Servings : Makes 50

Kokotende/Gulgul are a delciious sweet snack, very similar to shakarparay but way yummier as far as I'm concerned. I think they originate from Zanzibar. The original name was Kokwa Za Tende, which is a swahili name that means date-seeds, but due to mispronounciation by the local indians, it got shortened to Kokotende and to-date that's what they are mostly known as.


  • 2 cups flour
  • 4 tbsp. fine semolina
  • 1 tsp. baking powder
  • 1/2 tsp. cardamom powder
  • 2 tbsp. melted butter
  • 3/4-1 cup milk/water or coconut milk
  • egg white (optional)
  • pinch of salt

Ingredients for Sheera

  • 1 cup sugar
  • 1/2 cup water
  • drop of vanilla
  • pinch of cardamom


Knead together the ingredients to a dough, not too soft not too hard.
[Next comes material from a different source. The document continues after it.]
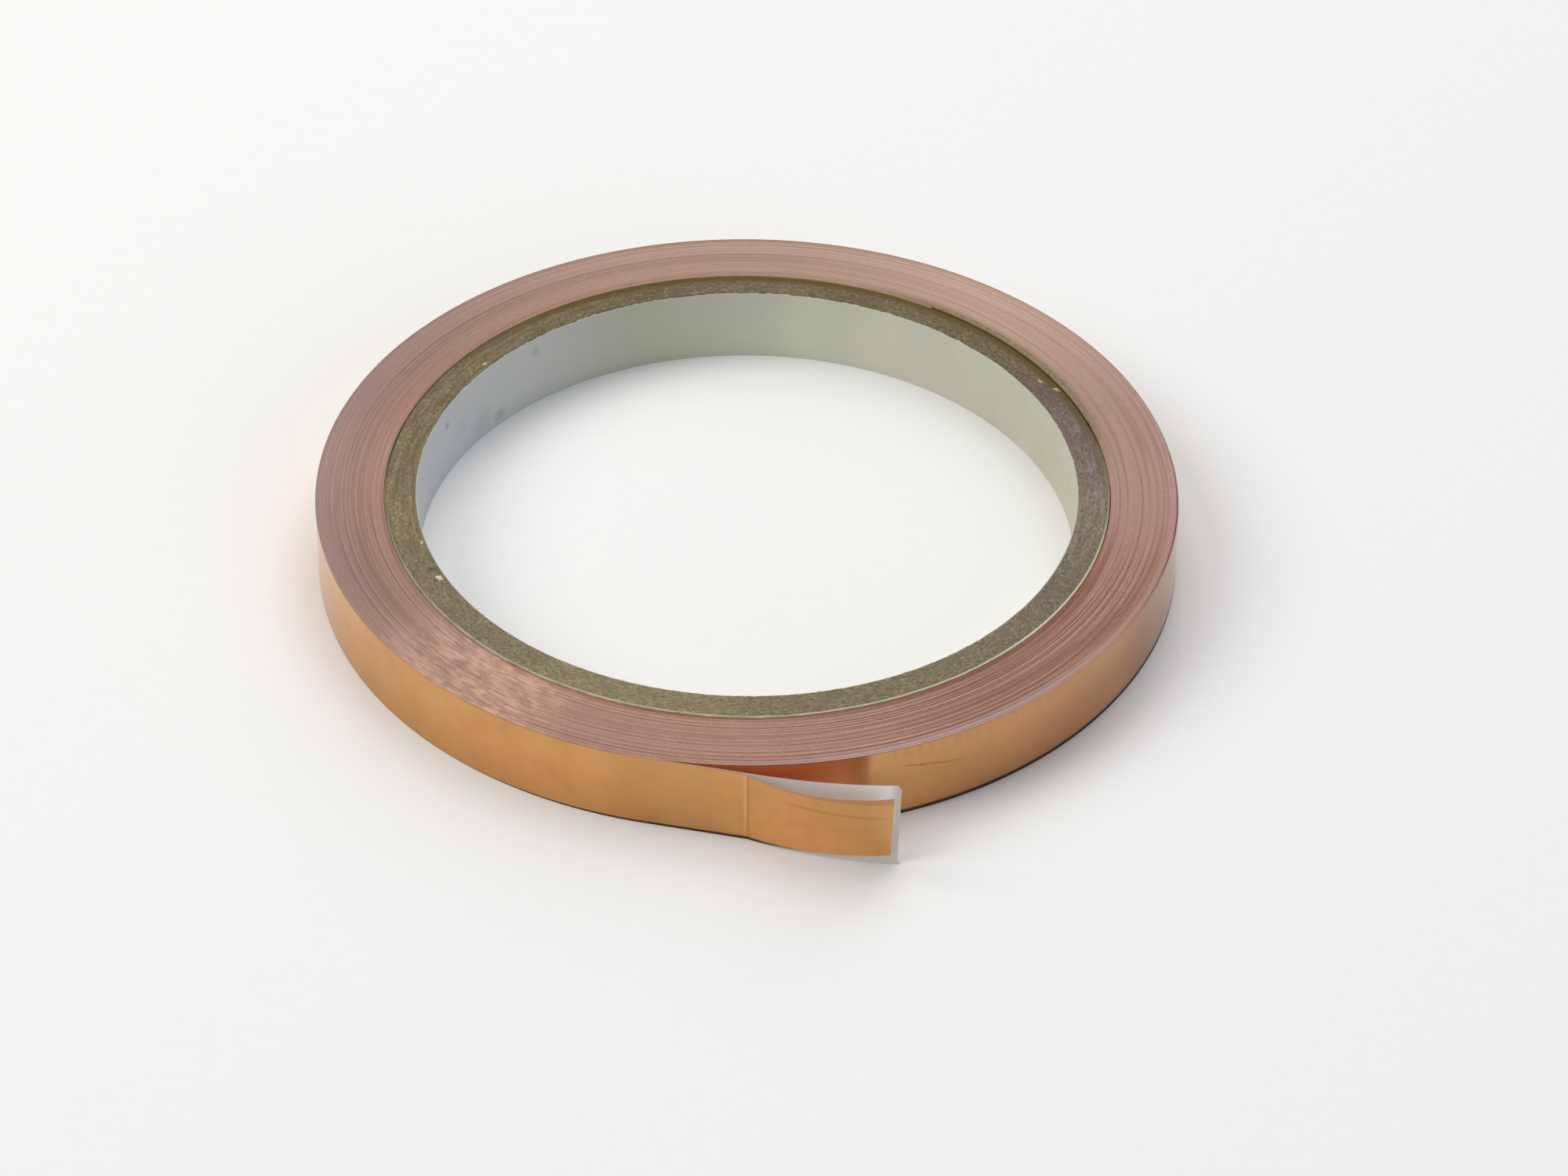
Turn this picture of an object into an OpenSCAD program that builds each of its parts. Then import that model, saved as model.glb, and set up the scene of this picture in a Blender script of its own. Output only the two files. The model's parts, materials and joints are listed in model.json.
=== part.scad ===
// Roll of copper foil tape on a paper tube, with its loose end partly unwound.
// The roll's axis is Z, and its lower face rests on the plane z = 0.
// The tape winds outwards anticlockwise, seen from above.

/* [Core] */
// Diameter of the hole through the core
bore_d = 76.2; // [50:0.1:80]
// Thickness of the white paper that lines the hole
inner_paper_t = 0.15; // [0.1:0.01:0.3]
// Number of chipboard plies in the tube
ply_count = 8; // [4:1:10]
// Thickness of one chipboard ply
ply_t = 0.41; // [0.3:0.01:0.6]
// Thickness of the white paper round the outside of the tube
outer_wrap_t = 0.25; // [0.1:0.01:0.4]
// Thickness of the glue film between two layers of the core or of the tape
film_t = 0.003; // [0.002:0.001:0.005]

/* [Tape] */
// Width of the tape, which is the height of the roll
tape_w = 9.5; // [4:0.1:13]
// Turns of tape on the core
turns = 66; // [20:1:80]
// Thickness of the copper foil
foil_t = 0.032; // [0.03:0.001:0.05]
// Thickness of the adhesive
adhesive_t = 0.030; // [0.03:0.001:0.05]
// Thickness of the paper release liner
liner_t = 0.048; // [0.04:0.001:0.08]
// Angle of the first turn that has no liner and sticks to the core
stuck_start = 30; // [0:5:90]

/* [Loose end] */
// Direction, seen from the axis, in which the tape leaves the roll
lift_az = 257.4; // [200:0.1:340]
// Length of the straight stretch from the roll to the crease
root_len = 11.3; // [6:0.1:20]
// Length of the foil beyond the crease
tip_len = 16.3; // [8:0.1:20]
// Angle by which the foil stands off its liner at the crease
tip_splay = 15; // [8:1:20]
// Radius to which the foil curls beyond the crease
tip_curl_r = 38; // [30:1:60]
// Angle by which the foil beyond the crease points upwards
tip_rise = 3; // [0:0.5:4]
// Length of the liner beyond the crease
flap_len = 16.6; // [8:0.1:20]
// Radius to which the liner curls beyond the crease
flap_curl_r = 190; // [150:5:400]

/* [Hidden] */

COPPER = [0.80, 0.54, 0.33];
CHIPBOARD = [0.50, 0.45, 0.36];
WHITE_PAPER = [0.87, 0.86, 0.82];
CLEAR_ADHESIVE = [0.90, 0.86, 0.74];

bore_r = bore_d / 2;
ply_step = ply_t + film_t;
first_ply_r = bore_r + inner_paper_t + film_t;
outer_wrap_r = first_ply_r + ply_count * ply_step;
core_r = outer_wrap_r + outer_wrap_t;

// One turn of tape, from its inner side outwards: liner, adhesive, foil.
liner_in = film_t;
adhesive_in = liner_in + liner_t + film_t;
foil_in = adhesive_in + adhesive_t + film_t;
pitch = foil_in + foil_t;

// The spiral is made of half turns. Those on the -Y side have their centre
// half a pitch towards +X, so that each one ends where the next one begins.
last_sweep = lift_az - 180;
roll_r = core_r + (turns + 0.5) * pitch;

// Gap at each bend line of the loose end, so that its two sides can swing.
bend_gap = 0.05;
bend_gap_angle = bend_gap / roll_r * 180 / PI;

// Larger than the roll, for cutting the tape's ends square.
cutter = 4 * bore_d;

$fn = 180;

function ply_name(i) = str("core_ply_", i);
function arc_angle(length, r) = length / r * 180 / PI;

module ring(inner_r, t) {
    rotate_extrude()
        translate([inner_r, 0])
            square([t, tape_w]);
}

module arc_strip(inner_r, t, start, sweep) {
    rotate([0, 0, start])
        rotate_extrude(angle = sweep)
            translate([inner_r, 0])
                square([t, tape_w]);
}

// The first half turn, whose start is cut off up to the angle start.
module first_half_turn(inner_r, t, start) {
    difference() {
        arc_strip(inner_r, t, 0, 180);
        if (start > 0)
            rotate([0, 0, start])
                translate([-cutter, -cutter, -cutter / 2])
                    cube([2 * cutter, cutter, cutter]);
    }
}

// A strip wound on the core, whose inner side is inset from the turn's own.
module wound_strip(inset, t, start) {
    first_half_turn(core_r + inset, t, start);
    for (k = [1 : turns - 1])
        arc_strip(core_r + k * pitch + inset, t, 0, 180);
    for (k = [0 : turns - 1])
        translate([pitch / 2, 0, 0])
            arc_strip(
                core_r + (k + 0.5) * pitch + inset,
                t,
                180,
                k == turns - 1 ? last_sweep - bend_gap_angle : 180
            );
}

// Places its children where the tape leaves the roll, on the copper's outer
// side: +X runs along the tape and +Y points inwards.
module at_lift_off() {
    translate([pitch / 2, 0, 0])
        rotate([0, 0, lift_az])
            translate([roll_r, 0, 0])
                rotate([0, 0, 90])
                    children();
}

// Turns the depth inside a turn of tape into the distance from its copper side.
function from_copper(inset, t) = pitch - inset - t;

module straight_strip(inset, t, length) {
    at_lift_off()
        translate([bend_gap, from_copper(inset, t), 0])
            cube([length - bend_gap, t, tape_w]);
}

// A strip that curls inwards, starting along +X at the origin.
module curled_strip(inset, t, curl_r, length) {
    translate([0, curl_r, 0])
        arc_strip(curl_r - pitch + inset, t, -90, arc_angle(length, curl_r));
}

module liner_flap() {
    at_lift_off()
        translate([root_len, 0, 0])
            curled_strip(liner_in, liner_t, flap_curl_r, flap_len);
}

module tip_strip(inset, t) {
    at_lift_off()
        translate([root_len, 0, 0])
            difference() {
                rotate([0, -tip_rise, -tip_splay])
                    curled_strip(inset, t, tip_curl_r, tip_len);
                translate([bend_gap - cutter, -cutter / 2, -cutter / 2])
                    cube(cutter);
            }
}

module core_inner_paper() {
    color(WHITE_PAPER)
        ring(bore_r, inner_paper_t);
}

module core_ply(i) {
    color(CHIPBOARD)
        ring(first_ply_r + (i - 1) * ply_step, ply_t);
}

module core_outer_wrap() {
    color(WHITE_PAPER)
        ring(outer_wrap_r, outer_wrap_t);
}

module wound_liner() {
    color(WHITE_PAPER)
        wound_strip(liner_in, liner_t, stuck_start);
}

module wound_adhesive() {
    color(CLEAR_ADHESIVE)
        wound_strip(adhesive_in, adhesive_t, 0);
}

module wound_foil() {
    color(COPPER)
        wound_strip(foil_in, foil_t, 0);
}

module tail_liner() {
    color(WHITE_PAPER)
        union() {
            straight_strip(liner_in, liner_t, root_len);
            liner_flap();
        }
}

module tail_adhesive() {
    color(CLEAR_ADHESIVE)
        straight_strip(adhesive_in, adhesive_t, root_len - bend_gap);
}

module tail_foil() {
    color(COPPER)
        straight_strip(foil_in, foil_t, root_len - bend_gap);
}

module tip_adhesive() {
    color(CLEAR_ADHESIVE)
        tip_strip(adhesive_in, adhesive_t);
}

module tip_foil() {
    color(COPPER)
        tip_strip(foil_in, foil_t);
}

core_inner_paper();
for (i = [1 : ply_count]) {
    core_ply(i);
}
core_outer_wrap();
wound_liner();
wound_adhesive();
wound_foil();
tail_liner();
tail_adhesive();
tail_foil();
tip_adhesive();
tip_foil();
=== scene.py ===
"""The looks of a roll of copper foil tape, built round its CAD frame. Lengths are in metres."""

import collections
import json
import math

import bmesh
import bpy
import numpy as np
from mathutils import Matrix, Vector


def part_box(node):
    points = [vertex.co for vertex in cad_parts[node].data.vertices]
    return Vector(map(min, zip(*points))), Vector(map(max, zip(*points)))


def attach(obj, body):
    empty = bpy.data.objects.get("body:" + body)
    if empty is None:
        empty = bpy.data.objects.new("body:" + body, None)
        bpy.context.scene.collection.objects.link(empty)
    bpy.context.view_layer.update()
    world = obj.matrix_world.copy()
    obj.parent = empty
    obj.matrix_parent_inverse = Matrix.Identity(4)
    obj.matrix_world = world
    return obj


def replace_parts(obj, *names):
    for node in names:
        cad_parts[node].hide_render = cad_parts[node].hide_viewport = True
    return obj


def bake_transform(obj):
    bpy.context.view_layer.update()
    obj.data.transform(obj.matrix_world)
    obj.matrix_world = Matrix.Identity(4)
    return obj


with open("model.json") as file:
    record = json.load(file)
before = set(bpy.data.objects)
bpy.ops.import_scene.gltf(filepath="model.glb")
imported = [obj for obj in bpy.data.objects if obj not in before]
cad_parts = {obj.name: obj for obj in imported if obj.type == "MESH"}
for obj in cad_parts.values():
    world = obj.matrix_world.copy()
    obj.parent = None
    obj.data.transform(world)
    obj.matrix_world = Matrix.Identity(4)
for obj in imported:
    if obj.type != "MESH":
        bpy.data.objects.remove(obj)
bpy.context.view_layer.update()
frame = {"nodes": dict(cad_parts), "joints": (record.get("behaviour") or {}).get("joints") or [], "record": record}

MM = 0.001

# ---- sizes taken from the frame

record = frame["record"]
joints = {joint["name"]: joint for joint in frame["joints"]}
ply_names = sorted(name for name in frame["nodes"] if name.startswith("core_ply_"))


def outer_radius(node):
    """The outer radius of a ring-shaped CAD node, which is centred on the roll's axis."""
    low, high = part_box(node)
    return (high.x - low.x) / 2


bore_r = next(m["dims"]["r_mm"] for m in record["mounts"] if m["name"] == "core_bore") * MM
core_r = outer_radius("core_outer_wrap")
tape_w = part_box("wound_foil")[1].z

lift_point = Vector(joints["tail_lift"]["pos_m"])
crease_point = Vector(joints["foil_peel"]["pos_m"])
roll_r = lift_point.length
lift_angle = math.atan2(lift_point.y, lift_point.x) % math.tau
heading = (crease_point - lift_point).normalized()
outward = heading.cross(Vector((0, 0, 1)))
root_len = (crease_point - lift_point).length

# One turn of tape, from its inner side outwards.
FILM = 0.003 * MM
LINER_T = 0.048 * MM
ADHESIVE_T = 0.030 * MM
FOIL_T = 0.032 * MM
LINER_IN = FILM
ADHESIVE_IN = LINER_IN + LINER_T + FILM
FOIL_IN = ADHESIVE_IN + ADHESIVE_T + FILM
NOMINAL_PITCH = FOIL_IN + FOIL_T

# The spiral ends at the lift-off with its copper side on the hinge.
end_fraction = lift_angle / math.tau
whole_turns = round((roll_r - core_r) / NOMINAL_PITCH - end_fraction - 1)
end_turn = whole_turns + end_fraction
pitch = (roll_r - core_r) / (end_turn + 1)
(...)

Form tiny balls and shape using a fork, by pressing the tiny ball of dough on the back of a fork and rolling it away to give a perfect sea-shell shape. Then fry on low heat until golden and crispy. If you fry on too high heat, they will be soft on the inside, and you want these super crisp. So once the oil is hot enough, put them in and then immediately lower the heat and keep stirring, let them gradually colour up to a lovely golden brown. Drain and set aside then make the sugar coating.

Sheera For Sugar Coating

Boil until thick n sticky, add the fried kokwas n toss, then spread out on a pan to dry. Store in airtight container!